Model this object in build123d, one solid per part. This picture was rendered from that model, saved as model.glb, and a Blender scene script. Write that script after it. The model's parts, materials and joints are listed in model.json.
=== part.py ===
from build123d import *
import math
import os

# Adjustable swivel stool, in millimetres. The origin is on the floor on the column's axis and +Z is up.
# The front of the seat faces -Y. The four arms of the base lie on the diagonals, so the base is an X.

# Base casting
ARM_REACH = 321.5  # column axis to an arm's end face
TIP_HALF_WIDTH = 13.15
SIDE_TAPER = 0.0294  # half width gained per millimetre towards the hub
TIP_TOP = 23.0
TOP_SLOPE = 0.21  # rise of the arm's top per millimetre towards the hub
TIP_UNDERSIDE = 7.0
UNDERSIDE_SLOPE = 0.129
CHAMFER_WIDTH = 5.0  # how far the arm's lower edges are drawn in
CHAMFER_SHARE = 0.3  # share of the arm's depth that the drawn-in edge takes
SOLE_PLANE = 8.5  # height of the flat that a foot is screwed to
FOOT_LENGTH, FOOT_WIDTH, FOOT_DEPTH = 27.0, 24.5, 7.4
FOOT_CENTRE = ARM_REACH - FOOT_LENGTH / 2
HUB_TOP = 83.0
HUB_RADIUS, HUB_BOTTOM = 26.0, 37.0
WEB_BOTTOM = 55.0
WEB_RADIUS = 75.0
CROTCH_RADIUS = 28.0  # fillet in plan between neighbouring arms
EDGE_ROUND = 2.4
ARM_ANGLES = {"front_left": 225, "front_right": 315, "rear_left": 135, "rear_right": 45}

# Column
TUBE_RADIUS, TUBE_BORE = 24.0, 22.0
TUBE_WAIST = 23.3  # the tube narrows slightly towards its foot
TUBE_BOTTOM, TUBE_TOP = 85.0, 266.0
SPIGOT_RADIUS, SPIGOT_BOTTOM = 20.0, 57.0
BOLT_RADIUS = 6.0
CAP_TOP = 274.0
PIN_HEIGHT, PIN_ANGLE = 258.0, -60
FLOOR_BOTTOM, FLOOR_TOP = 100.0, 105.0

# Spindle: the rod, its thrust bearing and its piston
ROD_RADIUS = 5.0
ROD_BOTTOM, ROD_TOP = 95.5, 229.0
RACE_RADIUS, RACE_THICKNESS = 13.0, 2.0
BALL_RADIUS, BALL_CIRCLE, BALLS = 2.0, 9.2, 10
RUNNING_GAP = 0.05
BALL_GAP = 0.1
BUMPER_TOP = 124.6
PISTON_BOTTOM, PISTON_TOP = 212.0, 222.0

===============

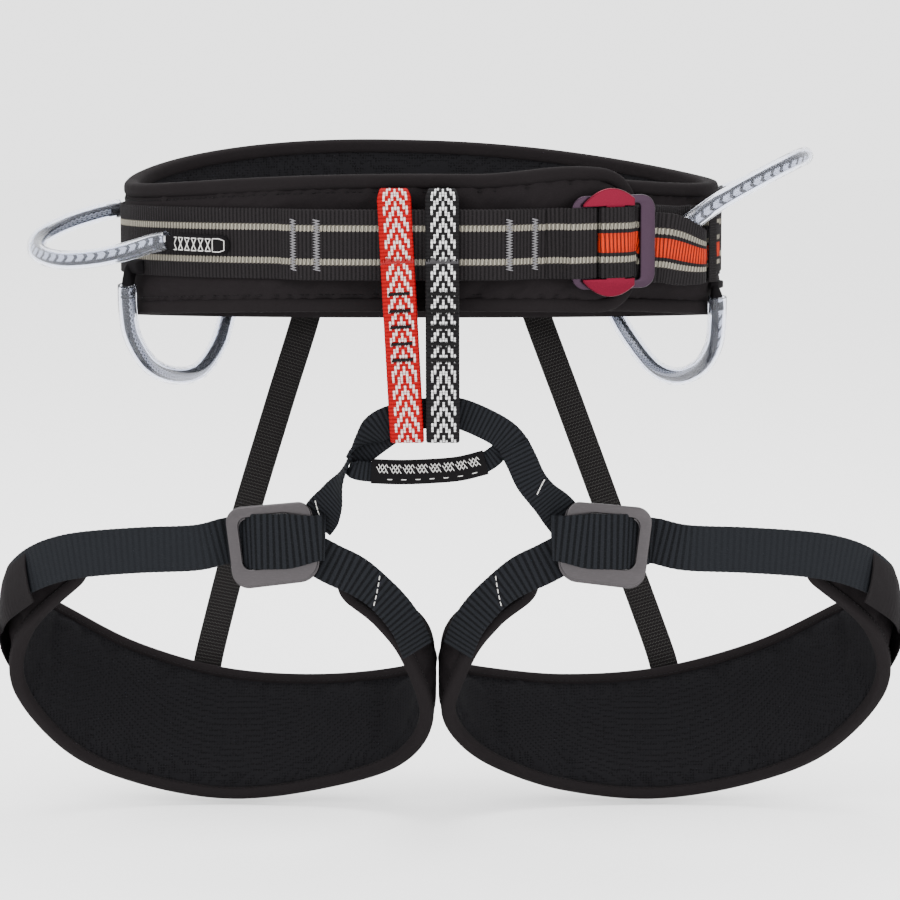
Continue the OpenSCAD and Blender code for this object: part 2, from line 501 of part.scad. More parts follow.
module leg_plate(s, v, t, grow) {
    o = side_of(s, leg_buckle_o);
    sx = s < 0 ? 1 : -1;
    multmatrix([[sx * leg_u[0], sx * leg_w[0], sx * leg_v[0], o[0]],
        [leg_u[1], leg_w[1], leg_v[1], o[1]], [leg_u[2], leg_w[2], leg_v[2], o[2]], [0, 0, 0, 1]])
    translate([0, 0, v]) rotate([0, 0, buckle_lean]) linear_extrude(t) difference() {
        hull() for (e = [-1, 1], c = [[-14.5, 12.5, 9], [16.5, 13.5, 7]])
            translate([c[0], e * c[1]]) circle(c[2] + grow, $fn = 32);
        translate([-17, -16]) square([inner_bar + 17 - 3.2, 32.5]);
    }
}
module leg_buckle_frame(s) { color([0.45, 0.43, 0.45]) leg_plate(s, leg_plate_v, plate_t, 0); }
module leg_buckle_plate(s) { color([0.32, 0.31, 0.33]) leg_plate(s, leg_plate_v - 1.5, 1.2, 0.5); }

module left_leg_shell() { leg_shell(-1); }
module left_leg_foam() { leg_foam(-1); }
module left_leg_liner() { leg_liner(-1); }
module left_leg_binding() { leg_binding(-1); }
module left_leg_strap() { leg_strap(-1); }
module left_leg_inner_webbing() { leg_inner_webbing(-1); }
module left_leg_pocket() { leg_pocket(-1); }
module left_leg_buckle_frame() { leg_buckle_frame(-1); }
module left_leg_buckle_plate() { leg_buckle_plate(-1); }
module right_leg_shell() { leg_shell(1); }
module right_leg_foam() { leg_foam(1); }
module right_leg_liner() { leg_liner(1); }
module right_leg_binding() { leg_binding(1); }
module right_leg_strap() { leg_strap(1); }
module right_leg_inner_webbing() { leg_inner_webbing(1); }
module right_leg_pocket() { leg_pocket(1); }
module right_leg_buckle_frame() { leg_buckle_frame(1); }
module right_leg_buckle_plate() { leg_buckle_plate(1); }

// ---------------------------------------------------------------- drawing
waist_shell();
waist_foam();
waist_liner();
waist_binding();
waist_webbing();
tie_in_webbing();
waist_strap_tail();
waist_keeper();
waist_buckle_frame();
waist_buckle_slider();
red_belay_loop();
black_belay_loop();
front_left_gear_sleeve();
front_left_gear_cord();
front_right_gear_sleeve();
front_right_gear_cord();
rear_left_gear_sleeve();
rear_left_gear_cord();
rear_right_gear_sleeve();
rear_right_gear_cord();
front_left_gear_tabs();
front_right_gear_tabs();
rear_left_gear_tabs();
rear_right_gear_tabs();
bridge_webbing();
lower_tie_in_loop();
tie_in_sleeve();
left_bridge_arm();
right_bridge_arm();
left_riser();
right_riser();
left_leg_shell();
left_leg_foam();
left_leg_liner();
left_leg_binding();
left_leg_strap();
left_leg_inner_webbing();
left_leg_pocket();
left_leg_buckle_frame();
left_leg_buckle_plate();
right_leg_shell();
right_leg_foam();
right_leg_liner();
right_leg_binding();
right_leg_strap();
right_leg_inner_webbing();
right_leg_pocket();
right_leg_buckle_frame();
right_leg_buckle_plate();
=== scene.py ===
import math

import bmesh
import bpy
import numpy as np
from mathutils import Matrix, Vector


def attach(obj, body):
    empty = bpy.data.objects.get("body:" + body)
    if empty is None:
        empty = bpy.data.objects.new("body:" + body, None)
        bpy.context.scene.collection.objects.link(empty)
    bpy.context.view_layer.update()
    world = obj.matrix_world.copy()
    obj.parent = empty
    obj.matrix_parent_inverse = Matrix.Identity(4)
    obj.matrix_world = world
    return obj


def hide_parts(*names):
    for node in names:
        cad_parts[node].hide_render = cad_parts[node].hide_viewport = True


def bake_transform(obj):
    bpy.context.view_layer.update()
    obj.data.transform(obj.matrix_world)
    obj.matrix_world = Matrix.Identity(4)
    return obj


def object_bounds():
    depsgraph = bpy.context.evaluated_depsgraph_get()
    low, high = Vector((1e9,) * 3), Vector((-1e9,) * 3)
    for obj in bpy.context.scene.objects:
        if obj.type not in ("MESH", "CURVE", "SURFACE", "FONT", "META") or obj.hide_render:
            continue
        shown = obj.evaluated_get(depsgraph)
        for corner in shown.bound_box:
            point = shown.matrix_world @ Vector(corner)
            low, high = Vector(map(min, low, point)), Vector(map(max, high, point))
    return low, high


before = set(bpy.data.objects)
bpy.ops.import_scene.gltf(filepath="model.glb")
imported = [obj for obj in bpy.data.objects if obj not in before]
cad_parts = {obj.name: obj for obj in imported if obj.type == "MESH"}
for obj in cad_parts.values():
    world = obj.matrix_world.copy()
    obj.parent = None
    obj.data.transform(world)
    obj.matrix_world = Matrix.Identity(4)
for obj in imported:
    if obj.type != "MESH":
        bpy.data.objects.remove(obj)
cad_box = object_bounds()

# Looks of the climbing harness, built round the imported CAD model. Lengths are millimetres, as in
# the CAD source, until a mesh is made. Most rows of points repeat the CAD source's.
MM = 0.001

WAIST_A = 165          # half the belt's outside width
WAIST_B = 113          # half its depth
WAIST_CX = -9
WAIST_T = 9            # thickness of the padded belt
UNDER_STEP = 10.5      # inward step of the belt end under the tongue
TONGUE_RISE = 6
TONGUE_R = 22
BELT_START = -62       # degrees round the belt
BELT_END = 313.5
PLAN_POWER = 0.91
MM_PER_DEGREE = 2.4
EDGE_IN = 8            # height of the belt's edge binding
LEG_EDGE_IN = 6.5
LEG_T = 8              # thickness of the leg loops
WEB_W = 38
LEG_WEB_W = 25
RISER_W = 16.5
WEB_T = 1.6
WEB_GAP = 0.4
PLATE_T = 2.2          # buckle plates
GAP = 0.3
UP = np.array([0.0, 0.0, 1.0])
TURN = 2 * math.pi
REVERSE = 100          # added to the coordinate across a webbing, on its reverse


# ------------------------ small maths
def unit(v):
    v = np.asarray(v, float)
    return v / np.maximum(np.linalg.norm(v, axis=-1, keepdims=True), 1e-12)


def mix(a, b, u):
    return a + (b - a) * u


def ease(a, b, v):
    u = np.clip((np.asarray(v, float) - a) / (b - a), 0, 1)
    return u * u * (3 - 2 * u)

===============

YOUR OBJECTIVE:
Output exactly the lines of the material above from the one containing "Model this object" up to and including the one containing "# The front".

EXPECTED OUTPUT:
Model this object in build123d, one solid per part. This picture was rendered from that model, saved as model.glb, and a Blender scene script. Write that script after it. The model's parts, materials and joints are listed in model.json.
=== part.py ===
from build123d import *
import math
import os

# Adjustable swivel stool, in millimetres. The origin is on the floor on the column's axis and +Z is up.
# The front of the seat faces -Y. The four arms of the base lie on the diagonals, so the base is an X.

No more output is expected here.